5. What are some examples of expressions based on the number of terms?
Expressions are named based on their number of terms:
- Monomial: An expression with a single term (e.g., 7a²).
- Binomial: An expression with two unlike terms (e.g., 2x + 3y).
- Trinomial: An expression with three unlike terms (e.g., p² - 4q + 5r).
6. What is the key difference between a 'term' and a 'factor'?
The primary difference is their relationship within the expression. Terms are the building blocks that are added or subtracted to form an expression. Factors are the numbers or variables that are multiplied together to form a single term. In the expression 6ab + c, '6ab' and 'c' are terms, while '6', 'a', and 'b' are factors of the first term.
7. Why is identifying 'like terms' and 'unlike terms' important?
This distinction is crucial for simplifying expressions. Like terms have the exact same variables raised to the same powers (e.g., 3x² and -2x²). Unlike terms have different variables or exponents (e.g., 3x and 3x²). You can only perform addition and subtraction on like terms to simplify an expression. For example, 3x² + 2x² simplifies to 5x², but 3x + 3x² cannot be simplified further.
8. Does a constant, such as the number 12, have terms and factors?
Yes. In algebra, a standalone constant like 12 is considered a complete expression in itself. It is a monomial, which means it has exactly one term: the term '12'. This term is also referred to as a constant term.
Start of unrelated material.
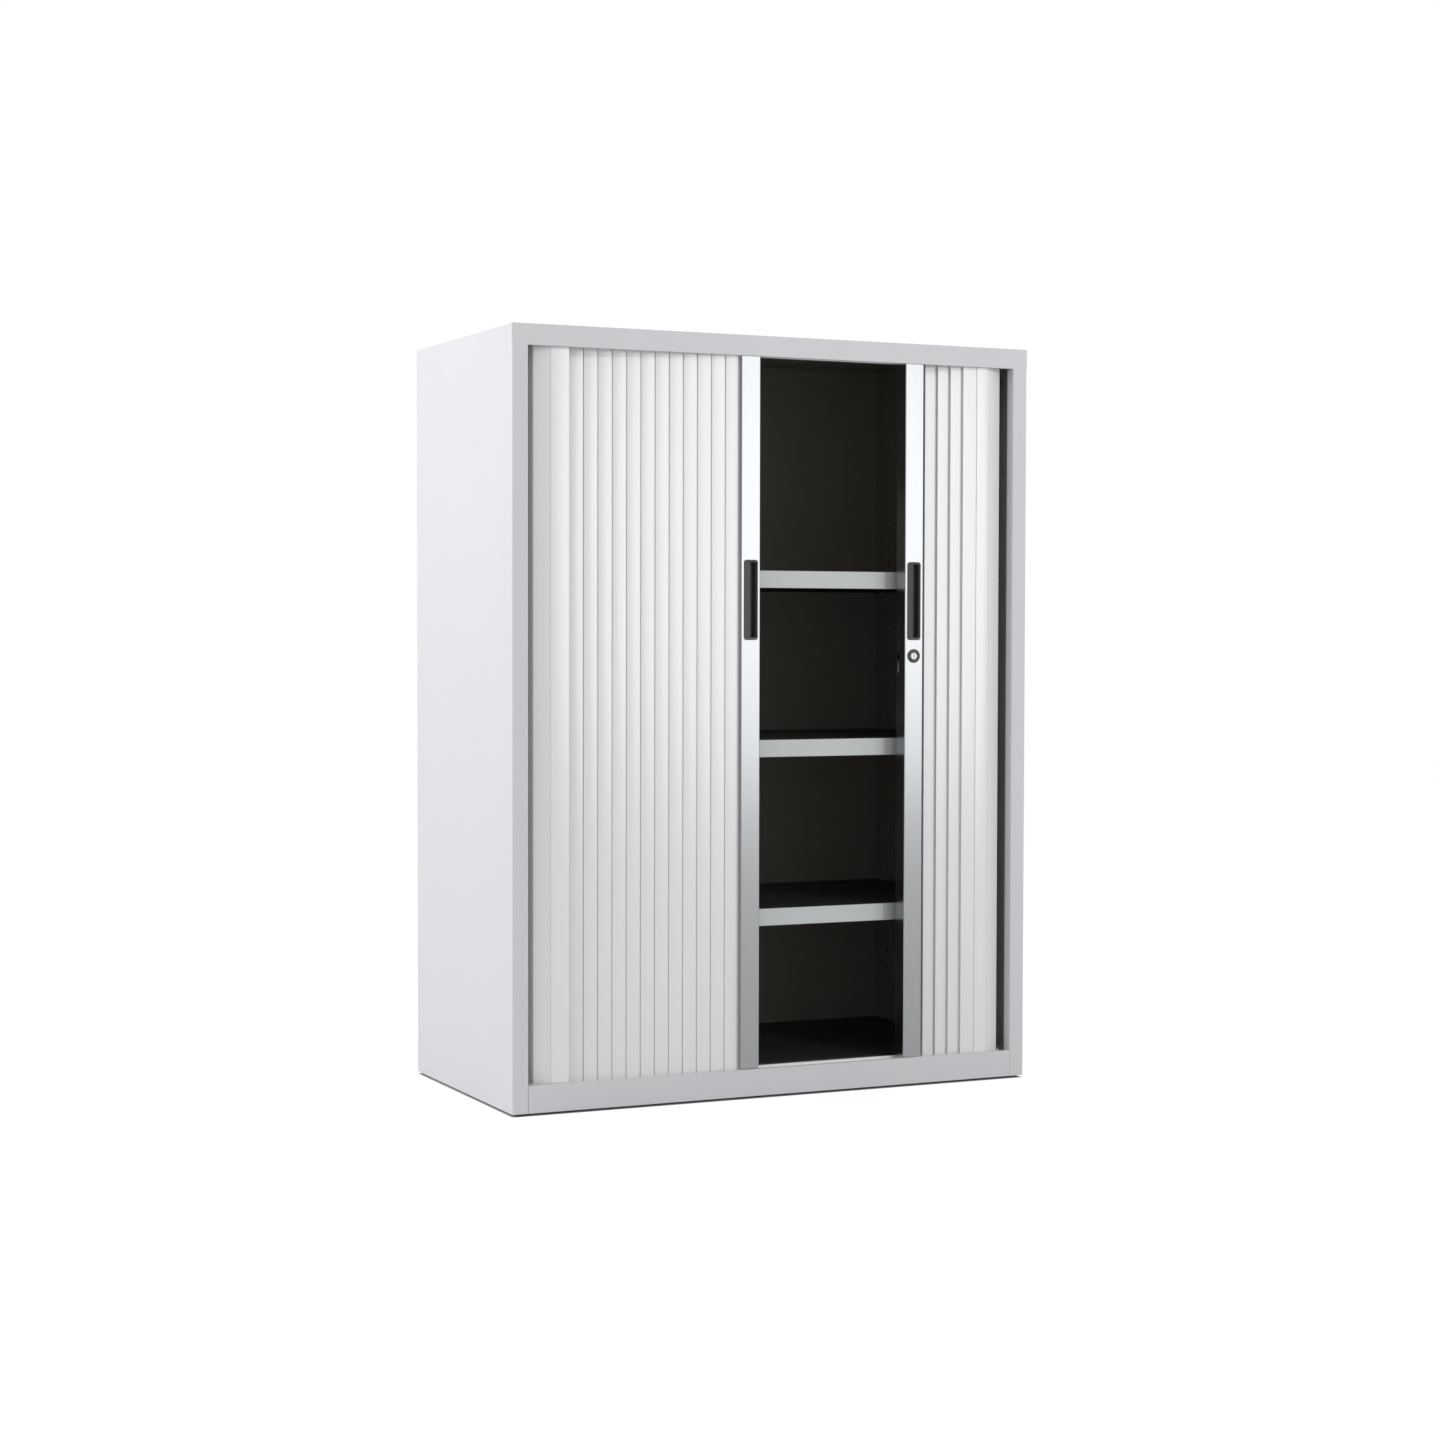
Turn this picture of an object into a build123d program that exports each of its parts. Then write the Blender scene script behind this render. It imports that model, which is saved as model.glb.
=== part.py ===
from build123d import *
import math
import os

# A free-standing steel cupboard with two tambour doors, shown with both doors part way open.
# Lengths are in mm. U runs from the left outer side to the right, V from the front face to the
# back, and Z up from the floor. The origin is under the middle of the cupboard, on the floor.

# Overall size
width = 900.0
depth = 450.0
height = 1200.0

# Casing
sheet = 1.2
fold_radius = 2.0
floor_gap = 4.0
stile_width = 26.0
stile_return = 18.0
top_rail_height = 32.0
bottom_rail_top = 46.5
rail_lip = 5.4
rear_return = 22.0
top_flange = 14.0
top_nose = 3.0
skirt_start = 60.0
skirt_end = 6.0
top_skirt_bottom = 1184.0
base_top = 40.0
rail_foot = 14.0
rivet_head_height = 1.0
rivet_head_radius = 3.2
rivet_shank_radius = 1.6
rivets_a_side = 6

# Interior
interior_front = 50.0
inner_wall_u = 38.5
inner_wall_top = height - sheet
inner_wall_return = 3.0
floor_liner_height = 6.0
shelf_side_gap = 0.3
shelf_back_gap = 8.0
shelf_thickness = 27.5
shelf_tops = [834.0, 564.0, 294.0]
shelf_edge_depth = 2.0
slot_pitch = 30.0
slot_height = 7.0
slot_width = 5.0
slot_first = 77.0
slot_count = 36
slot_columns = [90.0, 400.0]
clip_reach = 12.0
clip_width = 12.0
clip_ledge = 2.0
clip_plate = 1.5
clip_drop = 16.0
clip_hook_z = (8.4, 4.4)

# Curtain path: front run, a corner of two slats and the side run
side_run_u = 30.0
bend_radius = 35.0
curtain_v = 8.0
strip_sheet = 1.2
slat_bottom = 42.2
slat_top = 1176.0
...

Its numerical factors are numbers that divide it evenly (e.g., 1, 2, 3, 4, 6, 12), but in the context of algebraic factors, '12' is treated as a single factor.
9. How do terms and factors apply to real-world formulas, such as the area of a rectangle (l × b)?
In the formula for the area of a rectangle, A = lb, the expression 'lb' is a monomial (a single term). The variables 'l' (length) and 'b' (width) are the factors of this term. This shows how a real-world calculation is represented by an algebraic term formed by the product of its factors.